The meeting, nevertheless, to the great chagrin of Dr. Burney, produced neither interest nor pleasure: for Dr. Johnson, though courteous in demeanour and looks, with evident solicitude to shew respect to Mr. Crisp, was grave and silent; and whenever Dr. Johnson did not make the charm of conversation, he only marred it by his presence; from the general fear he incited, that if he spoke not, he might listen; and that if he listened—he might reprove.
Ease, therefore, was wanting; without which nothing in society can be flowing or pleasing. The Chesingtonian conceived, that he had lived too long away from the world to start any subject that might not, to the Streathamites, be trite and out of date; and the Streathamites believed that they had lived in it so much longer, that the current talk of the day might, to the Chesingtonian, seem unintelligible jargon: while each hoped that the sprightly Dr. Burney would find the golden mean by which both parties might be brought into play.

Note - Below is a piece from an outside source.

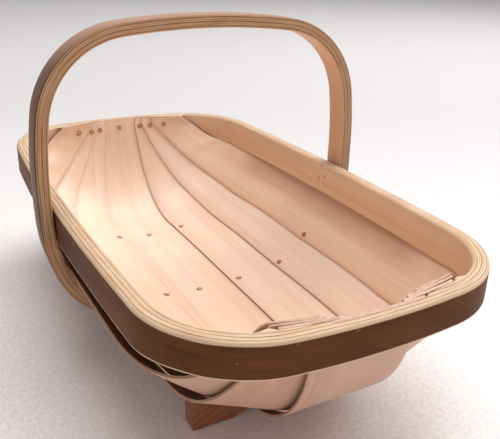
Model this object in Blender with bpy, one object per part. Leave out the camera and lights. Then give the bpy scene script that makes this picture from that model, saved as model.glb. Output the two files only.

But Dr. Burney, who saw in the kind looks and complacency of Dr. Johnson intentional goodwill to the meeting, flattered himself that the great philologist was but waiting for an accidental excitement, to fasten upon some topic of general use or importance, and then to describe or discuss it, with the full powers of his great mind.
Dr. Johnson, however, either in health or in spirits was, unfortunately, oppressed; and, for once, was more desirous to hear than to be heard.
Mr. Crisp, therefore, lost, by so unexpected a taciturnity, this fair and promising opportunity for developing and enjoying the celebrated and extraordinary colloquial abilities of Dr. Johnson; and finished the visit with much disappointment; lowered also, and always, in his spirits by parting from his tenderly attached young companion.